The material’s filtration superpower lies in its porous structure. By opening up carbon’s pores (i.e. activating it), chemists expand the material’s surface area, which creates more sites to bond with, or capture, pollutants. In fact, a pound of activated carbon is so porous that its surface area could be four million square feet if flattened — that’s nearly 70 football fields.

The process of making activated carbon begins with heating raw materials, such as coconut husk and coal, to turn them into charcoal. From there, steaming — the most-popular activation method — stimulates a chemical reaction that removes carbon from the pore walls and enlarges them. During this process, chemists can alter the size of the pores to suit particular needs; water purification, for example, works best with more-open pores, while whitening sugar works better when pores are less open. When finished, the carbon can bond naturally to many pollutants.

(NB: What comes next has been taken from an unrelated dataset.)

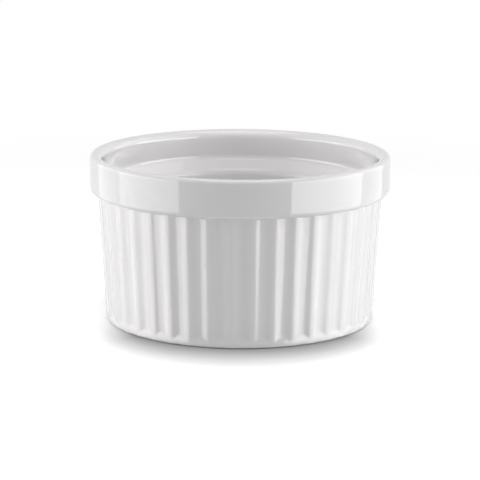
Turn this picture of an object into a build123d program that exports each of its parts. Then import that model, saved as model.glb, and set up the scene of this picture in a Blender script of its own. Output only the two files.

In home air filters, in particular, activated carbon is helpful in trapping tiny smoke and odor particles and volatile organic compounds that can evade HEPA interception. As air flows into a filter, such as Airmega’s Max2, the carbon pores grab gases and vapors, while the HEPA filter works to trap larger particles like dust and dander.

Activated carbon filters do require upkeep. Because adsorption works by binding molecules to the carbon, the material can become “full.” At this stage, the overloaded pores allow chemicals to pass through and can even off-gas some of what they’ve captured, which is why it’s important to replace filters once they’ve spent.